We think healthcare is high on the list of experiences that need reinvention. [ … ] we want to be one of the companies that helps dramatically improve the healthcare experience over the next several years. [With the One Medical deal Amazon believes it] can and will help more people get better care, when and how they need it.

The American medical care system is far from great and medical care in the United States is a simply massive market. From a high level, that’s a reasonable explanation of the Amazon-One Medical deal.

Recall that Amazon started life as a bookseller, wound up building an endless online mall and paired its product expansion with investments into logistics, hardware, robots and transit. Building healthcare services into its product mix is not strange for Amazon, prima facie, which also sells e-book hardware, powers your favorite social network’s back end and makes basketballs.

More importantly for Amazon, it needs to keep growing. The e-commerce market’s isn’t growing as fast anymore, which means that the company needs more TAM. Why not healthcare?

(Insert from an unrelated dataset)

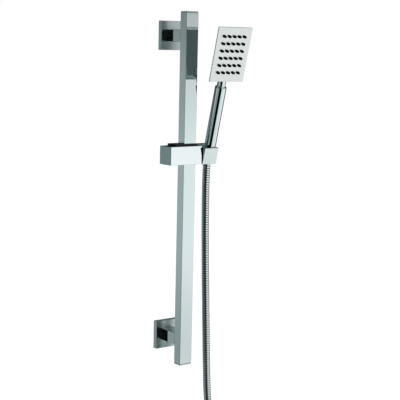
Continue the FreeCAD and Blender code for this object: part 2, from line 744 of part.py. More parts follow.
def make_liner():
    """The tapered plastic seat that the hose's cone nut stands in."""
    long = liner_top + liner_foot
    outer = rod("liner_outer", (socket_x, -socket_ahead, -liner_foot), socket_radius, long)
    inner = taper("liner_inner", (socket_x, -socket_ahead, -liner_foot),
                  socket_radius - liner_rim - liner_taper, socket_radius - liner_rim, long)
    made = keep("holder_liner", cut("liner_cut", outer, inner, hose_slot("liner_slot")))
    lean_out(made, HOLDER_PLACE)


def make_pivot():
    """The pin that the holder tilts on, its clip and the friction washer."""
    left = pin_left()
    pin = rod("pivot_rod", (left, 0, 0), pivot_radius, holder_left + pivot_depth - left, TURN_TO_X)
    centre = rod("pivot_centre", (left, 0, 0), hex_socket, pivot_depth / 2, TURN_TO_X)
    lean_out(keep("pivot_pin", cut("pivot_cut", pin, centre)), HOLDER_PLACE)
    ring = rod("clip_ring", (clip_left(), 0, 0), clip_radius, clip_thick, TURN_TO_X)
    hole = rod("clip_hole", (clip_left(), 0, 0), pivot_radius, clip_thick, TURN_TO_X)
    mouth = box("clip_mouth", (clip_left(), -pivot_radius / 2, 0),
                (clip_thick, pivot_radius, 2 * clip_radius))
    lean_out(keep("pivot_clip", cut("clip_cut", ring, hole, mouth)), HOLDER_PLACE)
    thick = holder_gap - play
    disc = rod("washer_disc", (holder_left - thick, 0, 0), washer_radius, thick, TURN_TO_X)
    eye = rod("washer_eye", (holder_left - thick, 0, 0), pivot_radius, thick, TURN_TO_X)
    lean_out(keep("friction_washer", cut("washer_cut", disc, eye)), HOLDER_PLACE)


# ---------------------------------------------------------------- hand shower (leaning frame)

def make_hand_shower():
    """Handle, waterway and head. The frame's Z is the handle's axis, height 0 at the pivot."""
    made = [make_handle(), make_neck(), make_water_tube(), make_inlet(), make_check_valve(),
            make_strainer(), make_cone_nut(), make_gasket(), make_face_plate(),
            make_nozzle_mat(), make_head_back()]
    made += make_face_screws()
    for solid in made:
        lean_out(solid, HAND_PLACE)


def make_handle():
    """The bright handle tube, closed round the neck at its rounded shoulder."""
    inner = handle_radius - handle_wall
    lid = handle_top - handle_shoulder - handle_wall
    shoulder_bulge = handle_shoulder * (1 - math.sqrt(0.5))
    return turned_piece("handle_tube", [
        (inner, handle_foot), (handle_radius, handle_foot),
        (handle_radius, handle_top - handle_shoulder),
        (handle_radius - shoulder_bulge, handle_top - shoulder_bulge),
        (handle_radius - handle_shoulder, handle_top),
        (neck_radius, handle_top), (neck_radius, lid), (inner, lid)])


def make_neck():
    return turned_piece("neck_tube", [
        (neck_bore, neck_foot), (neck_radius, neck_foot), (neck_radius, neck_top),
        (neck_bore, neck_top)])


def make_water_tube():
    """The plastic tube that carries the water up the handle."""
    foot = handle_foot + inlet_body
    return turned_piece("water_tube", [
        (neck_bore, foot), (neck_bore + water_wall, foot), (neck_bore + water_wall, neck_foot),
        (neck_bore, neck_foot)])


def make_inlet():
    """The brass inlet with the half-inch thread, pressed into the handle's foot."""
    inner = handle_radius - handle_wall
    top = handle_foot + inlet_body
    return turned_piece("inlet_fitting", [
        (inlet_bore, thread_foot), (inlet_thread - inlet_chamfer, thread_foot),
        (inlet_thread, thread_foot + inlet_chamfer), (inlet_thread, handle_foot), (inner, handle_foot),
        (inner, top), (neck_bore, top), (neck_bore, top - inlet_chamfer), (inlet_bore, top - inlet_chamfer)])


def make_check_valve():
    """The non-return cartridge inside the inlet."""
    foot = thread_foot + strainer_thick
    return turned_piece("check_valve", [
        (valve_bore, foot), (inlet_bore, foot), (inlet_bore, foot + valve_length),
        (valve_bore, foot + valve_length)])


def make_strainer():
    """The strainer disc in the inlet's mouth."""
    return turned_piece("strainer_disc", [
        (strainer_bore, thread_foot), (inlet_bore, thread_foot),
        (inlet_bore, thread_foot + strainer_thick), (strainer_bore, thread_foot + strainer_thick)])


def make_cone_nut():
    """The tapered nut that joins the hose to the handle and seats in the holder."""
    top = handle_foot - slip
    shoulder = ferrule_collar - collar_thick - play
    throat = hose_radius + throat_gap
    return turned_piece("cone_nut", [
        (inlet_thread, top), (nut_radius, top), (nut_radius, top - nut_straight),
        (nut_foot_radius, -nut_foot), (throat, -nut_foot), (throat, shoulder),
        (inlet_thread, shoulder)])


def make_gasket():
    """The rubber gasket between the inlet's end and the hose's ferrule."""
    return turned_piece("hose_gasket", [
        (neck_bore, gasket_foot), (collar_radius, gasket_foot), (collar_radius, thread_foot),
        (neck_bore, thread_foot)])


def make_face_plate():
    """The flat face of the head, bored for the nozzles and tapped for its screws."""
    body = new_body("face_plate")
    half = head_wide / 2
    outline = sketch_on(body, "plate_outline", "XZ_Plane", plate_back)
    draw_outline(outline, oblong((-half, head_foot), (half, head_top)))
    raise_pad(body, outline, "plate_pad", plate_thick)
    tapped = sketch_on(body, "plate_screws", "XZ_Plane", plate_back)
    for across, up in face_screw_places():
        draw_circle(tapped, across, up, face_screw_radius)
    sink_pocket(body, tapped, "plate_taps", plate_thick * tap_share, True)
    hole = sketch_on(body, "plate_hole", "XZ_Plane", plate_back)
    draw_circle(hole, first_column, first_row, nozzle_radius + slip)
    bored = sink_pocket(body, hole, "plate_bore", plate_thick, True)
    nozzle_grid(body, bored, outline, "plate_grid")
    return body


def face_screw_places():
    ends = (head_foot + face_screw_end, head_top - face_screw_end)
    return [(side * face_screw_side, end) for side in (-1, 1) for end in ends]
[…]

But it’s not easy or inexpensive to get deep into the health space. Amazon could start from scratch and build a new brand. Or, it could lever some of its tectonic wealth into buying a company that has consumer, enterprise and government-sponsored healthcare incomes already.

The pace at which One Medical consumes cash is largely immaterial to Amazon, given their discrepant relative scales. Amazon solves One Medical’s largest issue — unprofitability — while resolving the cold-start problem its healthcare ambitions face.

A jump-start for the big company, then, on a long-term growth initiative and a welcome repricing for One Medical. That’s the deal as we can see it this morning.

The last question we have concerns startups. Does the sale imply that private startups could also find themselves in play? Frankly, it doesn’t seem so. How many other Big Tech companies are going to push into consumer healthcare in this manner? It’s hard to come up with another name that might, which makes the One Medical transaction feel unique.

Sure, it does help that some startups in the healthcare space have some stronger comps to use when fundraising, but past that datapoint, this deal is one between public companies and likely won’t bring the M&A cavalry to the health tech startup market.